Thursday, June 28, 2012

Welcome Mail

A re-purposed envelope with my name on it (in real, blue-ink handwriting) arrived on my desk over the lunch hour and in it a saving grace, maybe.

Recently retired Coker College geology professor Fred Edinger sent me a to-do list worth keeping and worth completing.  Actually, there were three lists in the envelope -- all of them wonderful -- but I intend to complete the smallest list first.  He sent me a copy of the two-sided handout he distributed at his Last Lecture, which he titled "Outside of a Dog" and delivered to the public on April 11, 2012.  His talk profiled ten books he especially likes. Each, he says, taught him something he valued.

With most of the summer ahead of me, I'm ready to start reading, and I hope others will join me.


Don Quijote, by Miguel de Cervantes (Raffel translation)
The Autobiography of Malcolm X, by Alex Haley
Coming of Age in the Milky Way, by Timothy Ferris
Wolf Willow, by Wallace Stegner
Albion's Seed, by David Hackett Fischer
The Testament, by John Grisham
Things Fall Apart, by Chinua Achebe
The Lord of the Rings, by J.R.R. Tolkien
Moby Dick, by Herman Melville
Ishmael, by Daniel Quinn

The other lists, by the way, in case anyone wants me to send them along, were summer reading lists compiled from suggestions of Coker's faculty and staff by Melinda Deyasi in 2004 and by Fred Edinger last fall.

Friday, June 22, 2012

Dark is Done


It sounded lovely to me from the start.  Her voice was upbeat and poised.  The information was helpful. The language, concise and direct.
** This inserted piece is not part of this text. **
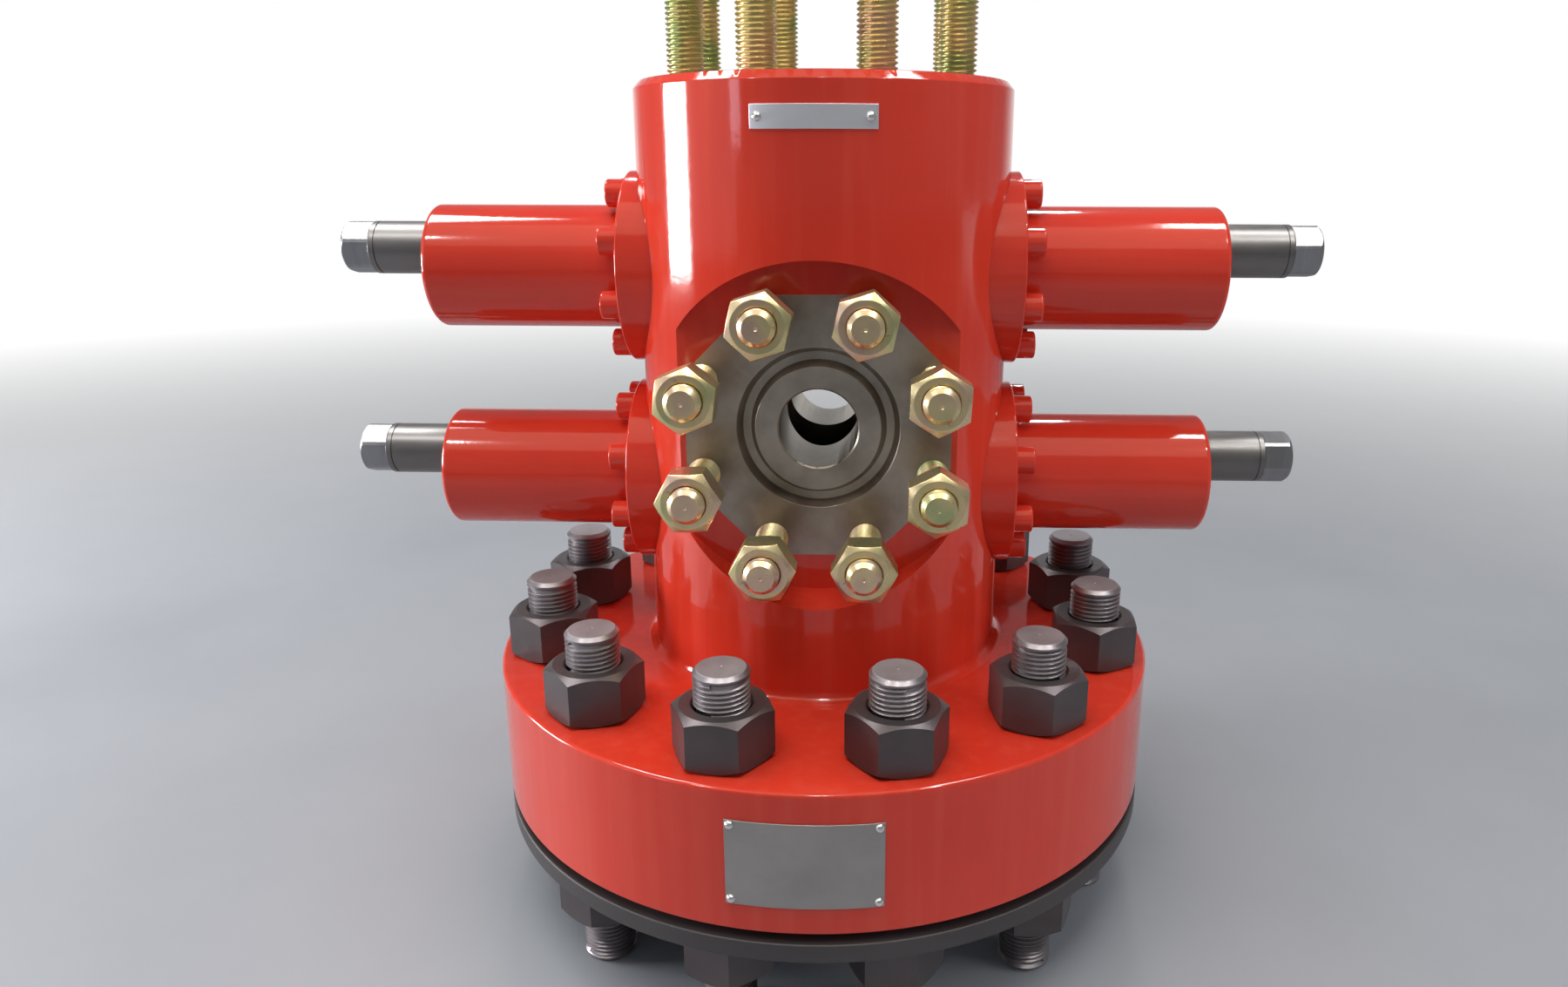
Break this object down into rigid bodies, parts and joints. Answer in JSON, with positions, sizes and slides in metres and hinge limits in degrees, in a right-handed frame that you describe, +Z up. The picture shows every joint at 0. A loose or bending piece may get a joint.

But when the server at the Midnight Rooster and Eatery, whose name I'm sad not to know, said, "Dark is done," her coworker laughed and waved her arm dramatically.

"Dark is done!" a romantic novel? a poem? a work of art?

The two sweet women cheered each other and me with playful ambition.  The phrase grew quickly, from an assessment of the coffee's elapsed brewing time to an affectionate expression of limitless promise.

Dark is done.  ...faith, hope and love... the greatest of these is love.

Wednesday, May 16, 2012

Learning by example

I spent the past seven days with a friend in Carolina Pines Regional Hosptial and later in the Rehab Center at Morell, and I came face to face with a side of doctoring I rarely consider.

Any who know me can attest that I don't commonly have much nice to say about the country's health care system.  Today I'm embarrassed by my narrowness.  From where I sat this week, my neighbors looked for all the world like a band of disciples making straight the way of the Lord.    One person after another, dozens of them -- visitors, nurses, nurses aids, doctors -- brought authentic empathy and service to friends and strangers.  Some worked with humor, others with stories. Some used physical strength and some brought expertise. They used natural and painstakingly acquired gifts to relieve suffering, restore hope and hurry healing.   It was an honor to observe.

Saturday, May 5, 2012

Commencement 2012

Bill Schmidt, a friend whom I've known for a decade, did more for us today than visit Coker College.  He smiled and taught and warmly encouraged us to thoughtfully persist.  And, I am thoroughly grateful.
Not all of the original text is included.